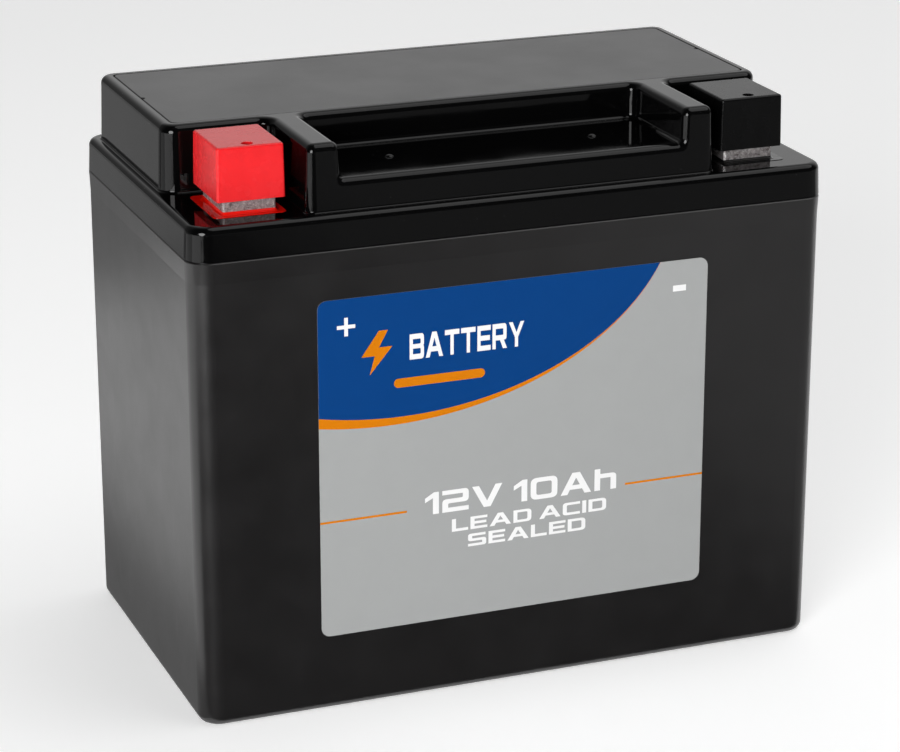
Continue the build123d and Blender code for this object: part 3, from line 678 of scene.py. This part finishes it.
def add_light(name, direction, distance, size, power):
    """A round soft light that faces the middle of the battery."""
    light = bpy.data.lights.new(name, "AREA")
    light.shape = "DISK"
    light.size = size
    light.energy = power
    lamp = bpy.data.objects.new(name, light)
    towards = Vector(direction).normalized()
    lamp.location = AIM + towards * distance
    lamp.rotation_euler = (-towards).to_track_quat("-Z", "Y").to_euler()
    scene.collection.objects.link(lamp)


def make_world():
    """Bright behind the battery, dark in front of it and to its left, with a white backdrop."""
    world = bpy.data.worlds.new("studio")
    world.use_nodes = True
    tree = world.node_tree
    tree.nodes.clear()
    direction = tree.nodes.new("ShaderNodeTexCoord")
    split = tree.nodes.new("ShaderNodeSeparateXYZ")
    tree.links.new(direction.outputs["Generated"], split.inputs[0])
    behind = smooth_ramp(tree, split.outputs["Y"], -0.05, 0.6, 0.05, 0.78)
    right = smooth_ramp(tree, split.outputs["X"], -0.35, 0.25, 0.22, 1.0)
    both = tree.nodes.new("ShaderNodeMath")
    both.operation = "MULTIPLY"
    tree.links.new(behind, both.inputs[0])
    tree.links.new(right, both.inputs[1])
    studio = tree.nodes.new("ShaderNodeBackground")
    studio.inputs["Color"].default_value = grey(1.0)
    tree.links.new(both.outputs[0], studio.inputs["Strength"])
    backdrop = tree.nodes.new("ShaderNodeBackground")
    backdrop.inputs["Color"].default_value = grey(1.0)
    backdrop.inputs["Strength"].default_value = 1.0
    seen = tree.nodes.new("ShaderNodeLightPath")
    mix = tree.nodes.new("ShaderNodeMixShader")
    output = tree.nodes.new("ShaderNodeOutputWorld")
    tree.links.new(seen.outputs["Is Camera Ray"], mix.inputs[0])
    tree.links.new(studio.outputs[0], mix.inputs[1])
    tree.links.new(backdrop.outputs[0], mix.inputs[2])
    tree.links.new(mix.outputs[0], output.inputs[0])
    scene.world = world


def make_camera():
    camera = bpy.data.cameras.new("camera")
    camera.lens = CAMERA_LENS
    camera.sensor_width = 36
    eye = bpy.data.objects.new("camera", camera)
    eye.location = CAMERA_PLACE
    eye.rotation_euler = Vector(CAMERA_TOWARDS).to_track_quat("-Z", "Y").to_euler()
    scene.collection.objects.link(eye)
    scene.camera = eye


make_floor()
make_cards()
make_world()
make_camera()
add_light("key", (-0.62, -0.75, 0.24), 1.3, 0.68, 14)
add_light("fill", (0.45, -0.18, 0.88), 1.6, 1.5, 9)
scene.view_settings.view_transform = "Standard"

--------------------------------

- _WHAT TO WORK ON_
Repeat the material above in full, keeping every word.

- _WRITTEN RESPONSE_
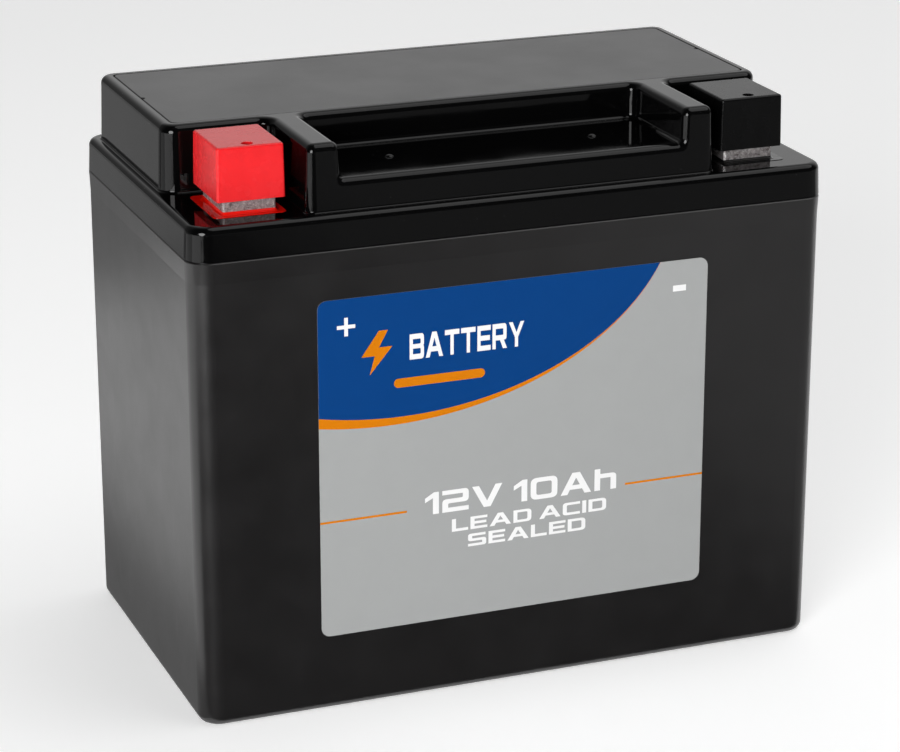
Continue the build123d and Blender code for this object: part 3, from line 678 of scene.py. This part finishes it.
def add_light(name, direction, distance, size, power):
    """A round soft light that faces the middle of the battery."""
    light = bpy.data.lights.new(name, "AREA")
    light.shape = "DISK"
    light.size = size
    light.energy = power
    lamp = bpy.data.objects.new(name, light)
    towards = Vector(direction).normalized()
    lamp.location = AIM + towards * distance
    lamp.rotation_euler = (-towards).to_track_quat("-Z", "Y").to_euler()
    scene.collection.objects.link(lamp)


def make_world():
    """Bright behind the battery, dark in front of it and to its left, with a white backdrop."""
    world = bpy.data.worlds.new("studio")
    world.use_nodes = True
    tree = world.node_tree
    tree.nodes.clear()
    direction = tree.nodes.new("ShaderNodeTexCoord")
    split = tree.nodes.new("ShaderNodeSeparateXYZ")
    tree.links.new(direction.outputs["Generated"], split.inputs[0])
    behind = smooth_ramp(tree, split.outputs["Y"], -0.05, 0.6, 0.05, 0.78)
    right = smooth_ramp(tree, split.outputs["X"], -0.35, 0.25, 0.22, 1.0)
    both = tree.nodes.new("ShaderNodeMath")
    both.operation = "MULTIPLY"
    tree.links.new(behind, both.inputs[0])
    tree.links.new(right, both.inputs[1])
    studio = tree.nodes.new("ShaderNodeBackground")
    studio.inputs["Color"].default_value = grey(1.0)
    tree.links.new(both.outputs[0], studio.inputs["Strength"])
    backdrop = tree.nodes.new("ShaderNodeBackground")
    backdrop.inputs["Color"].default_value = grey(1.0)
    backdrop.inputs["Strength"].default_value = 1.0
    seen = tree.nodes.new("ShaderNodeLightPath")
    mix = tree.nodes.new("ShaderNodeMixShader")
    output = tree.nodes.new("ShaderNodeOutputWorld")
    tree.links.new(seen.outputs["Is Camera Ray"], mix.inputs[0])
    tree.links.new(studio.outputs[0], mix.inputs[1])
    tree.links.new(backdrop.outputs[0], mix.inputs[2])
    tree.links.new(mix.outputs[0], output.inputs[0])
    scene.world = world


def make_camera():
    camera = bpy.data.cameras.new("camera")
    camera.lens = CAMERA_LENS
    camera.sensor_width = 36
    eye = bpy.data.objects.new("camera", camera)
    eye.location = CAMERA_PLACE
    eye.rotation_euler = Vector(CAMERA_TOWARDS).to_track_quat("-Z", "Y").to_euler()
    scene.collection.objects.link(eye)
    scene.camera = eye


make_floor()
make_cards()
make_world()
make_camera()
add_light("key", (-0.62, -0.75, 0.24), 1.3, 0.68, 14)
add_light("fill", (0.45, -0.18, 0.88), 1.6, 1.5, 9)
scene.view_settings.view_transform = "Standard"